Height of Confidence	Reason about the factors that affect the width of a confidence interval (sample size, confidence level, standard deviation).
Help Me Make a Good Bar Graph	Recognize good properties of a bar graph.
Hypothesis on Trial	Identify counterparts in the courtroom analogy for hypothesis test (innocence = null, acquit = fail to reject, etc.). Identify errors of Type I and II in context.
Inferential and Descriptive Statistics	Contrast inferential and descriptive statistics with respect to their different goals and typical tools or outputs.
It Might Not Be That Bad	Applying Bayes’ rule or examining marginal and conditional proportions in a table to see how, for rare conditions, most positive test results may be false positives.
Levels of Measurement	Give 4 levels of measurement (nominal, ordinal, interval, ratio scales) in appropriate hierarchical order and identify examples of each level in a real-world context.
My Family’s Mean	Reason about mean and median, and the effect of an outlier.

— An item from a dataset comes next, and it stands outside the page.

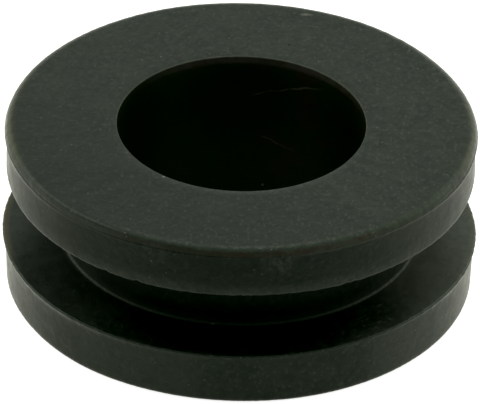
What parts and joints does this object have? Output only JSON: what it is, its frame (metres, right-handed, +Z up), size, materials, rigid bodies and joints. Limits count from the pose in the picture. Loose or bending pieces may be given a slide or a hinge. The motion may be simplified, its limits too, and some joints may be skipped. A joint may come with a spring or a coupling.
{
  "type": "rubber grommet",
  "caption": "Round moulded rubber grommet: two flanges on a short neck, with a panel groove between them, a straight cable bore, a rounded top edge and a fine lip round each flange.",
  "frame": {"origin": "centre of the lower flange's bottom face, on the bore axis", "axes": "+Z up along the bore axis, from the lower flange to the upper flange with the rounded edge; X and Y are any two perpendicular radii"},
  "size_m": [0.0242, 0.024, 0.0092],
  "materials": {
    "rubber": "matte moulded black rubber with a faint grey bloom"
  },
  "bodies": {
    "root": {"grommet": "rubber"}
  },
  "joints": []
}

No One Counted On Simpson’s Paradox	Explore Simpson’s paradox and recognize how a third variable might drive the relationship between two others.
Probability Rules Rap	Recognize and apply the basic rules of probability and distinguish between their uses.
Regression Rumba	Interpret basics of regression, including: checking assumptions, interpretation of slope, r, and r^2.
Super Bowl Poll	Apply margin of error in the context of a poll question, including that variability decreases with the square root of sample size.
Target Practice	Identify examples of biased (e.g., range) and unbiased (e.g., mean) estimators.
The Enlightened Teacher	Identify factors that allow a sample of data to be representative of the population and distinguish between random and convenience samples.
The Null Hypothesis	Identify the null hypothesis (as opposed to the alternative hypothesis) for the most common hypothesis tests.
Throw That Out?	Identify factors to consider when deciding how outliers should be treated, as well as factors for deciding if a study is worthwhile.
What P-Value Means	Understand the definition of a p-value.
Y Hat Dance	Reason about the meaning of and distinguish among observed, fitted, and residual values.